ファクタリングには実質返済がありますが、売掛債権の譲渡であり借り入れではないため、バランスシート上の負債は増えません。そのため、近い将来融資の審査を受ける予定があっても、安心して利用できるでしょう。
また、ファクタリングの審査では自社よりも、売却する売掛債権の請求先(取引先)の信用が重視されます。ファクタリング会社にとっては買い取った債権を期日どおりに回収することが重要なので、審査で見られるのは主に「その取引先の信用度はどうか」「これまで期日どおりに振り込みが行われてきたか」です。そのため、融資は審査落ちで利用できなくとも、ファクタリングなら利用できることが多いです。
デメリット
- 厳密には返済不要といえない
- 調達できる金額が限られる
- 分割払いができない
ファクタリングで売却した売掛債権は、本来の支払期日になり売掛金が振り込まれたら、「売却した額+手数料」の金額でファクタリング会社に支払わなければなりません。債権の譲渡であるため「返済」という言葉は使われず、バランスシート上の負債も増えませんが、実質的には返済不要とはいえません。
また、ファクタリングは売掛債権の売却であるため、売掛金以上の資金は調達できません。手数料の支払いを考えると、ファクタリングで調達できる金額は、売掛金の7~8割ほどになるでしょう。
なお、ファクタリングでは分割払いができません。分割払いを認めると貸し金の扱いになってしまうからです。
長期の返済が必要ないこと、審査と入金がスピーディなことから、突発的な資金調達に特化した方法といえます。
ファクタリングの仕組みやおすすめのサービスを知りたい方には、こちらの記事がおすすめです。
SNSの返済不要の資金調達には要注意
最近、SNSで返済不要の資金調達を宣伝する投稿が増えています。宣伝される資金調達の方法はさまざまですが、不特定多数の人を介するものが多く、手間がかかるうえリスクが高いです。
運営元がいわゆるヤミ金であったり、詐欺まがいのサービスであることも多く、このようなものは利用しない方が良いでしょう。返済不要と謳っているのに返済を求められたり、担保として渡した資金を騙し取られたりするリスクがあります。
補助金・助成金以外の返済不要の資金調達にはリスクがある
補助金・助成金は別として、資金調達にはある程度のリスクがあります。たとえば融資なら金利を支払わなければならず、長期的な返済が経営を圧迫するかもしれません。
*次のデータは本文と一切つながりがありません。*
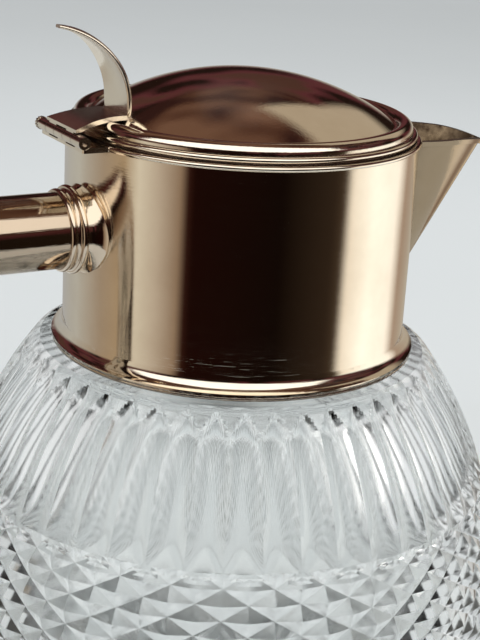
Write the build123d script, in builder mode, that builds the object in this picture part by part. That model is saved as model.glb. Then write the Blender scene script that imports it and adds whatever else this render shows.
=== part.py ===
from build123d import *
import os
from math import cos, degrees, radians, sin, sqrt

os.makedirs("parts", exist_ok=True)

# Cut-glass jug with a silver-plated mount: collar, spout, cantilever handle and hinged lid.
# Millimetres, +Z up. The origin is on the jug's axis, in the plane that the base stands on.
# The handle and the lid's hinge are on -X, and the hinge pin runs along Y.

# ---------------------------------------------------------------- driving dimensions
# collar, which the glass neck, the foot ring, the hinge, the spout and the lid are fitted to
collar_radius = 48.0
collar_sheet = 0.8
collar_height = 57.5        # foot flare's underside to the underside of the rim bead
foot_ring_thickness = 1.2
foot_ring_overhang = 2.8    # beyond the collar's wall
foot_flare_overhang = 3.0
foot_flare_height = 4.4
flare_edge = 0.8
rim_bead_height = 1.4
rim_bead_overhang = 0.6

# glass vessel
ledge_height = 148.6        # table to the ledge that carries the silver mount
shoulder_overhang = 4.2     # shoulder's edge beyond the foot flare
shoulder_round = 2.0
belly_radius = 81.4
belly_height = 74.2
base_radius = 54.0
base_edge_height = 3.0
glass_wall = 6.5
glass_floor = 9.0
floor_radius = 44.0
neck_clearance = 2.2        # glass neck to the collar's bore, filled with plaster
neck_wall = 5.5
neck_rise = 18.4            # glass neck above the ledge, inside the collar
neck_foot_drop = 2.0        # inner corner of the neck, below the ledge
neck_rim_round = 2.2
plaster_top_margin = 4.2    # plaster stops this far below the glass rim

# spout, turned away from the point opposite the handle
spout_turn = -22.0          # degrees from +X
spout_reach = 20.0          # collar's wall to the line of the keel, at the level of the lip
spout_half_width = 14.2     # at the collar, along the lip
spout_foot_share = 0.08     # width at the foot of the keel, as a share of that
spout_height = 39.0         # foot of the keel to the lip
spout_tip_drop = 1.8        # lip at the tip, below the lip at the collar
spout_level_lip = 8.0       # the lip is level this far out from the collar's wall
spout_side_bulge = 0.11     # bulge of each side, as a share of its length
spout_sheet = 1.0
spout_tip_half_width = 1.6
spout_solid_share = 0.12    # lowest part of the beak, filled with solder
lip_wire_width = 1.4
lip_wire_stand = 0.6        # how far the lip wire stands out from the sheet
strainer_hole_radius = 1.7
strainer_pitch = 6.0
strainer_rows = 4
strainer_top_margin = 5.5   # top row of holes below the collar's edge

# handle: tube held out from the collar, free at its lower end
handle_height = 34.6        # handle axis above the collar's underside
handle_tube_radius = 10.0
handle_tube_wall = 1.2
handle_straight = 28.0      # collar's wall to the start of the bend
handle_bend_radius = 40.0
handle_drop = 38.0          # straight grip below the bend
handle_tuck_radius = 90.0
handle_tuck_angle = 14.0    # the grip's end turns this far back to the body
end_cap_rise = 5.0
end_cap_plug_length = 2.5
end_cap_plug_clearance = 0.1
end_cap_bead = 0.9
ferrule_near_stand = 1.7    # bead nearest the collar, above the tube
ferrule_far_stand = 0.9
ferrule_edge = 0.6          # far bead's height above the ferrule's rim
ferrule_groove = 0.3        # metal left on the tube between the two beads
ferrule_distance = 2.3      # collar's wall to the ferrule
ferrule_length = 4.4
ferrule_bead_radius = 0.8
socket_flare = 2.6          # socket's radius at the collar beyond the ferrule's
solder_gap = 0.05

# hinge
pin_distance = 5.0          # collar's wall to the pin
pin_rise = 1.1              # pin above the rim bead
knuckle_radius = 1.6
knuckle_pitch = 5.3
knuckle_gap = 0.2
knuckle_count = 5
pin_radius = 0.75
pin_running_clearance = 0.05
pin_recess = 1.0            # the pin stops short of the open end of the last knuckle
pin_head_overhang = 0.15    # beyond the knuckles
pin_head_length = 1.2
pin_head_flutes = 14
pin_head_flute_radius = 0.18
pin_head_round = 0.12
bracket_past_pin = 0.4
bracket_corner_radius = 0.8
moving_clearance = 0.35     # between the lid's pieces and the collar's

# lid
lid_gap = 0.3               # lid's underside above the rim bead
dome_inset = 7.0            # dome's edge inside the collar's wall
dome_base_rise = 3.3        # dome's edge above the lid's underside
dome_rise = 12.1            # dome's crown above its edge
dome_sheet = 0.8
lid_rim_inset = 0.65
lower_bead_radius = 0.8
upper_bead_radius = 2.5
upper_bead_height = 2.1     # upper bead's centre above the lid's underside
bezel_depth = 4.5
bezel_clearance = 0.6
bezel_sheet = 0.8

# thumb lever: hinge leaf and horn-shaped thumbpiece, one sheet
leaf_thickness = 1.2
leaf_hinge_half_width = 9.2
leaf_fold_half_width = 6.6
leaf_waist = 0.5            # how far each side of the leaf curves in
leaf_fold_inset = 2.7       # fold inside the dome's edge
leaf_fold_rise = 5.8        # top of the leaf at the fold, above the lid's underside
leaf_let_in = 0.3           # how deep the leaf is let into the lid's moulding
leaf_over_knuckle = 1.0     # top of the leaf above the knuckles
leaf_past_pin = 0.6
horn_radius = 19.7          # centre line of the horn, seen from the side
horn_sweep = 82.0           # degrees of arc from the fold to the tip
horn_stem = 2.4             # straight stretch between the leaf and the arc
horn_half_width = 6.8
horn_tip_half_width = 0.9
horn_thickness = 1.3
horn_tip_thinning = 0.35    # share of its thickness that the horn loses towards its tip
horn_taper_start = 0.3      # share of the arc where the horn starts to narrow
horn_dish = 1.0
flat_dish = 0.05            # the horn's sections are never quite flat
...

返済不要の資金調達でも、出資なら経営権を握られてしまうリスクが、クラウドファンディングなら目標額を達成できずかけた時間と手間が水の泡になるリスクがあります。
資金調達を考える際、まずは利用できる補助金・助成金がないか探してみましょう。そのうえで、足りない資金をほかの方法で調達すればいいのです。